• _THE EXERCISE_
Take the listing and print it in full, exactly as given.

• _GIVEN MATERIAL_
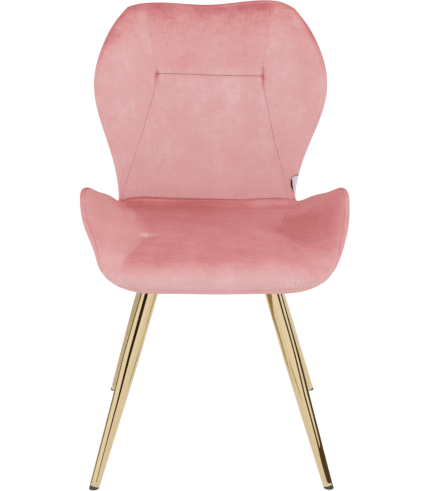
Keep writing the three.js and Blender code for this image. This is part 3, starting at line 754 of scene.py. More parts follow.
def nap_of(n, points, base, seam_near, pale, u, s):
    value = brushed_depth(n)
    value = value + 0.03 * swell(points * 1.7) + 0.02 * ripple(points * 1.3)
    value = value + (0.16 + 0.22 * (1 - smooth(-0.2, 0.3, u)) * (s < 8.2)) * seam_near - pale
    # the left arm is brushed pale, most of all on its inner slope, and the right arm a little deeper there
    left = smooth(0.46, 0.60, -u) * smooth(0.8, 2.6, s) * (1 - smooth(6.0, 7.6, s))
    value = value - 0.31 * left * (1 - 0.5 * smooth(0.74, 0.98, -u))
    inner = smooth(0.44, 0.56, u) * (1 - smooth(0.78, 1.0, u)) * smooth(2.9, 4.0, s) * (1 - smooth(5.3, 6.9, s))
    value = value + 0.24 * inner + 0.10 * smooth(0.80, 0.95, u) * smooth(3.0, 4.5, s) * (1 - smooth(6.5, 8.0, s))
    # deeper at the back of the seat on the left, and along the front roll
    value = value + 0.31 * (1 - smooth(-0.15, 0.30, u)) * (1 - smooth(0.5, 0.62, -u)) * smooth(6.3, 7.4, s) * (1 - smooth(7.98, 8.02, s))
    # the back a little paler in the lower middle
    value = value - 0.035 * smooth(8.4, 9.2, s) * (1 - smooth(11.6, 12.0, s)) * (1 - smooth(0.44, 0.52, np.abs(u)))
    value = value - 0.045 * bump(u, 0.30, 0.25) * bump(s, 11.2, 0.8) - 0.04 * bump(u, -0.28, 0.2) * bump(s, 9.4, 0.6)
    value = value + 0.16 * gathers(u, s)
    value = value + 0.15 * (1 - smooth(-0.15, 0.30, u)) * (1 - smooth(0.48, 0.6, -u)) * smooth(4.4, 5.6, s) * (1 - smooth(6.4, 7.2, s))
    value = value + 0.10 * bump(s, 1.6, 0.8) + 0.05 * (1 - smooth(-0.1, 0.3, u)) * bump(s, 2.7, 0.7) * (1 - smooth(0.5, 0.6, -u))
    value = value - 0.14 * smooth(0.42, 0.62, u) * bump(s, 2.3, 0.6) - 0.08 * smooth(0.48, 0.56, -u) * bump(s, 2.2, 0.5)
    value = value + (0.08 + 0.05 * bump(u, -0.25, 0.15)) * bump(s, 2.2, 0.45) * (1 - smooth(0.36, 0.50, np.abs(u)))
    value = value - 0.10 * (1 - smooth(0.1, 0.9, s)) + 0.05 * smooth(0.74, 0.86, -u) * smooth(2.2, 3.2, s) * (1 - smooth(5.6, 6.6, s))
    value = value - 0.16 * bump(s, 7.8, 0.25) * smooth(0.22, 0.38, u) * (1 - smooth(0.50, 0.58, u))
    value = value + 0.06 * bump(u, -0.62, 0.08) * bump(s, 3.3, 0.5)
    # a closed band along the rim of the back
    rim = curve_distance(base, RIM_LINE)
    value = value + 0.16 * np.exp(-rim / 7.0) * smooth(8.3, 10.0, s)
    # the pile closes in a broad soft band towards the top edge
    value = value + top_band(points, rim, 1 - smooth(0.45, 0.8, np.abs(u)))
    value = value + (0.19 * smooth(11.95, 12.3, s) + 0.05 * smooth(12.6, 13.6, s)) * (1 - smooth(0.40, 0.60, np.abs(u)))
    # hand marks at the points of the arm seams
    rho = length(points - (PINCH[-1] + np.array([-5.0, 6.0, 1.0])))
    value = value - 0.65 * np.exp(-((rho / 10.5) ** 2))
    off = points - (PINCH[-1] + np.array([9.0, 1.0, 0.0]))
    value = value - 0.38 * np.exp(-((off[..., 0] / 11.0) ** 2) - ((off[..., 1] / 4.5) ** 2) - ((off[..., 2] / 8.0) ** 2))
    rho, angle, x, y = around(points, PINCH[-1], -X, Y)
    value = value - 0.22 * np.cos(9 * angle + 0.4) * smooth(1, 6, rho) * np.exp(-rho / 12.0) * (np.abs(points[..., 2] - PINCH[-1][2]) < 40)
    rho = length(points - (PINCH[1] + np.array([12.0, 16.0, 3.0])))
    value = value + 0.22 * np.exp(-((rho / 22.0) ** 2))
    for m in (-1, 1):
        off = points - SEAM_END[m]
        high = -1.0 if m < 0 else 12.0
        lane = np.exp(-((off[..., 0] / 5.0) ** 2)) * smooth(-34, -12, off[..., 2]) * (1 - smooth(high, high + 11.0, off[..., 2]))
        value = value + (0.44 + 0.12 * ripple(points * 3.0)) * lane
        side = off[..., 0] * m + 9.0
        value = value - 0.14 * np.exp(-((side / 4.0) ** 2)) * smooth(-26, -8, off[..., 2]) * (1 - smooth(8, 22, off[..., 2]))
    return np.clip(value, -0.18, 1)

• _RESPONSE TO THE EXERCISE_
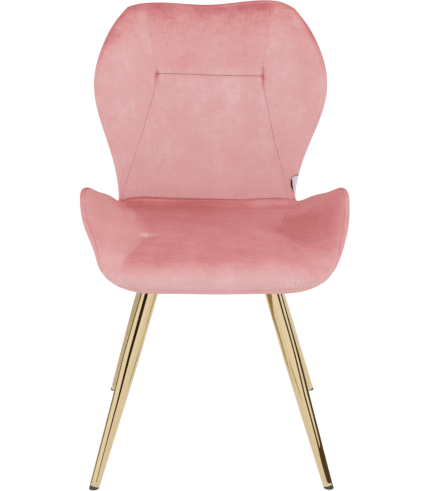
Keep writing the three.js and Blender code for this image. This is part 3, starting at line 754 of scene.py. More parts follow.
def nap_of(n, points, base, seam_near, pale, u, s):
    value = brushed_depth(n)
    value = value + 0.03 * swell(points * 1.7) + 0.02 * ripple(points * 1.3)
    value = value + (0.16 + 0.22 * (1 - smooth(-0.2, 0.3, u)) * (s < 8.2)) * seam_near - pale
    # the left arm is brushed pale, most of all on its inner slope, and the right arm a little deeper there
    left = smooth(0.46, 0.60, -u) * smooth(0.8, 2.6, s) * (1 - smooth(6.0, 7.6, s))
    value = value - 0.31 * left * (1 - 0.5 * smooth(0.74, 0.98, -u))
    inner = smooth(0.44, 0.56, u) * (1 - smooth(0.78, 1.0, u)) * smooth(2.9, 4.0, s) * (1 - smooth(5.3, 6.9, s))
    value = value + 0.24 * inner + 0.10 * smooth(0.80, 0.95, u) * smooth(3.0, 4.5, s) * (1 - smooth(6.5, 8.0, s))
    # deeper at the back of the seat on the left, and along the front roll
    value = value + 0.31 * (1 - smooth(-0.15, 0.30, u)) * (1 - smooth(0.5, 0.62, -u)) * smooth(6.3, 7.4, s) * (1 - smooth(7.98, 8.02, s))
    # the back a little paler in the lower middle
    value = value - 0.035 * smooth(8.4, 9.2, s) * (1 - smooth(11.6, 12.0, s)) * (1 - smooth(0.44, 0.52, np.abs(u)))
    value = value - 0.045 * bump(u, 0.30, 0.25) * bump(s, 11.2, 0.8) - 0.04 * bump(u, -0.28, 0.2) * bump(s, 9.4, 0.6)
    value = value + 0.16 * gathers(u, s)
    value = value + 0.15 * (1 - smooth(-0.15, 0.30, u)) * (1 - smooth(0.48, 0.6, -u)) * smooth(4.4, 5.6, s) * (1 - smooth(6.4, 7.2, s))
    value = value + 0.10 * bump(s, 1.6, 0.8) + 0.05 * (1 - smooth(-0.1, 0.3, u)) * bump(s, 2.7, 0.7) * (1 - smooth(0.5, 0.6, -u))
    value = value - 0.14 * smooth(0.42, 0.62, u) * bump(s, 2.3, 0.6) - 0.08 * smooth(0.48, 0.56, -u) * bump(s, 2.2, 0.5)
    value = value + (0.08 + 0.05 * bump(u, -0.25, 0.15)) * bump(s, 2.2, 0.45) * (1 - smooth(0.36, 0.50, np.abs(u)))
    value = value - 0.10 * (1 - smooth(0.1, 0.9, s)) + 0.05 * smooth(0.74, 0.86, -u) * smooth(2.2, 3.2, s) * (1 - smooth(5.6, 6.6, s))
    value = value - 0.16 * bump(s, 7.8, 0.25) * smooth(0.22, 0.38, u) * (1 - smooth(0.50, 0.58, u))
    value = value + 0.06 * bump(u, -0.62, 0.08) * bump(s, 3.3, 0.5)
    # a closed band along the rim of the back
    rim = curve_distance(base, RIM_LINE)
    value = value + 0.16 * np.exp(-rim / 7.0) * smooth(8.3, 10.0, s)
    # the pile closes in a broad soft band towards the top edge
    value = value + top_band(points, rim, 1 - smooth(0.45, 0.8, np.abs(u)))
    value = value + (0.19 * smooth(11.95, 12.3, s) + 0.05 * smooth(12.6, 13.6, s)) * (1 - smooth(0.40, 0.60, np.abs(u)))
    # hand marks at the points of the arm seams
    rho = length(points - (PINCH[-1] + np.array([-5.0, 6.0, 1.0])))
    value = value - 0.65 * np.exp(-((rho / 10.5) ** 2))
    off = points - (PINCH[-1] + np.array([9.0, 1.0, 0.0]))
    value = value - 0.38 * np.exp(-((off[..., 0] / 11.0) ** 2) - ((off[..., 1] / 4.5) ** 2) - ((off[..., 2] / 8.0) ** 2))
    rho, angle, x, y = around(points, PINCH[-1], -X, Y)
    value = value - 0.22 * np.cos(9 * angle + 0.4) * smooth(1, 6, rho) * np.exp(-rho / 12.0) * (np.abs(points[..., 2] - PINCH[-1][2]) < 40)
    rho = length(points - (PINCH[1] + np.array([12.0, 16.0, 3.0])))
    value = value + 0.22 * np.exp(-((rho / 22.0) ** 2))
    for m in (-1, 1):
        off = points - SEAM_END[m]
        high = -1.0 if m < 0 else 12.0
        lane = np.exp(-((off[..., 0] / 5.0) ** 2)) * smooth(-34, -12, off[..., 2]) * (1 - smooth(high, high + 11.0, off[..., 2]))
        value = value + (0.44 + 0.12 * ripple(points * 3.0)) * lane
        side = off[..., 0] * m + 9.0
        value = value - 0.14 * np.exp(-((side / 4.0) ** 2)) * smooth(-26, -8, off[..., 2]) * (1 - smooth(8, 22, off[..., 2]))
    return np.clip(value, -0.18, 1)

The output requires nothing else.